= Hautman brothers =

American painter, residing in Minnesota

Jim Hautman, Robert Hautman, and Joseph Hautman are American painters best known for realistic wildlife art, particularly the images on the U.S. Federal Duck Stamp. They all reside in Minnesota.

Jim's paintings were on the 1990, 1995, 1999, 2011, 2016, 2022, and 2025 U.S. Federal Duck stamps. Robert's artwork was on the 1997, 2001, 2018, and 2026 stamps. Joseph, who holds a Ph.D. in physics from the University of Michigan, has had his artwork on the 1992, 2002, 2008, 2012, 2015, and 2023 stamps.

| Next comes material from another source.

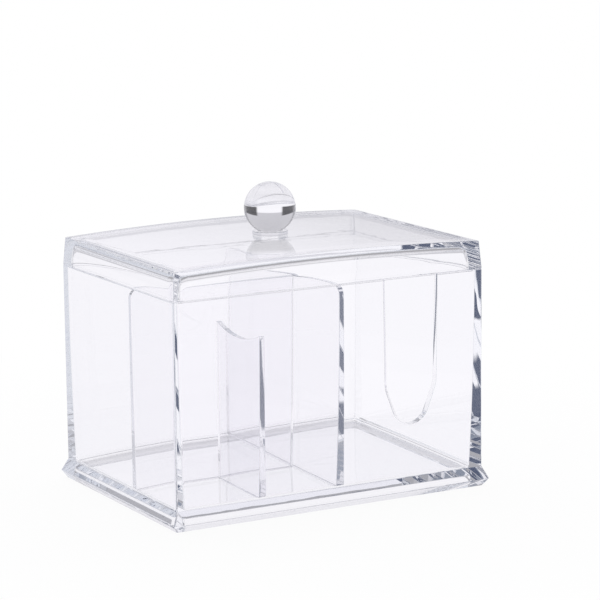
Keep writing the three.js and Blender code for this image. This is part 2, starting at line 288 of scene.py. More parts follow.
def finger_slot_cutter():
    """A prism the shape of the finger slot, reaching through the front wall."""
    mesh = bmesh.new()
    side = slot_outline()
    outline = side + [Vector((-point.x, point.y)) for point in reversed(side[:-1])]
    faces = []
    for depth in slot_depths:
        faces.append([
            mesh.verts.new(Vector((slot_centre + point.x, depth, point.y)) * MM)
            for point in outline
        ])
    for step in range(len(outline)):
        ahead = (step + 1) % len(outline)
        mesh.faces.new((faces[0][step], faces[0][ahead], faces[1][ahead], faces[1][step]))
    mesh.faces.new(faces[0])
    mesh.faces.new(faces[1])
    bmesh.ops.recalc_face_normals(mesh, faces=mesh.faces)
    return placed("finger_slot_cutter", mesh)


moulded_clear = clear_finish(
    "moulded_clear", tint=(0.998, 0.997, 1.0), body_colour=(0.80, 0.83, 0.92), density=2.0,
    ripple_scale=55.0, ripple_depth=0.00002, roughness=0.0, haze=0.02,
)
tub = placed("tub_moulding", lofted(plinth_half, eased(tub_profile)))
cutter = finger_slot_cutter()
cut = tub.modifiers.new("finger_slot", "BOOLEAN")
cut.operation = "DIFFERENCE"
cut.solver = "EXACT"
cut.object = cutter
settle(tub)
bpy.data.objects.remove(cutter)
polish(tub, mould_ease)
tub.data.materials.append(moulded_clear)
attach(tub, "box")
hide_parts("tub")

# The three dividers are clear panels that thin towards their tops. The two high ones are rounded
# off where a top corner meets a wall, and the low one's top edge is dished. They stand on the
# floor, cemented to the walls and to each other.
foot_height = 7.55
divider_top = 92.5
corner_radius = 4.0
panel_top_thickness = 2.2
panel_rows = 16
panel_ease = 0.2 * MM
panel_weld = 0.001 * MM
cement_gap = 0.3
fillet_steps = 4
edge_steps = 12
walls_half = (72.6, 52.6)
tall_left = 2.8
tall_foot = 3.7
cross_front = -8.1
cross_foot = 3.4
low_left = -33.4
low_foot = 3.1
low_top = 75.5
dish_depth = 3.6
dish_shoulder = 0.8
dish_steps = 32


def wall_face(half, height):
    """How far from the middle the edge of a sheet stops short of a leaning wall, at a height."""
    return half - wall_thickness(height) - cement_gap


def edge_up(half, side, top):
    """Points up the edge of a sheet beside a leaning wall, clear of the fillet at the floor."""
    points = []
    for step in range(fillet_steps + 1):
        angle = math.pi / 2 * step / fillet_steps
        height = foot_height + floor_fillet * (1 - math.cos(angle))
        inset = wall_thickness(height) + floor_fillet * (1 - math.sin(angle)) + cement_gap
        points.append((side * (half - inset), height))
    for step in range(1, edge_steps):
        above_fillet = (top - foot_height - floor_fillet) * step / edge_steps
        height = foot_height + floor_fillet + above_fillet
        points.append((side * wall_face(half, height), height))
    points.append((side * wall_face(half, top), top))
    return points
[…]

Federal Duck Stamps raise millions of dollars for conservation.

==In popular culture==
In the Coen brothers' 1996 film Fargo, Marge Gunderson's husband Norm complains about being beaten out by the Hautman's "Blue-winged Teal", which will appear on the 29-cent postage stamp, while his painting of a Mallard will only be featured on the 3-cent stamp. In real life, the stamp is not for postage. The Coen Brothers, who are fellow Minnesotans, knew the Hautman brothers personally.

The Hautmans were featured in the 2016 documentary The Million Dollar Duck about the contest.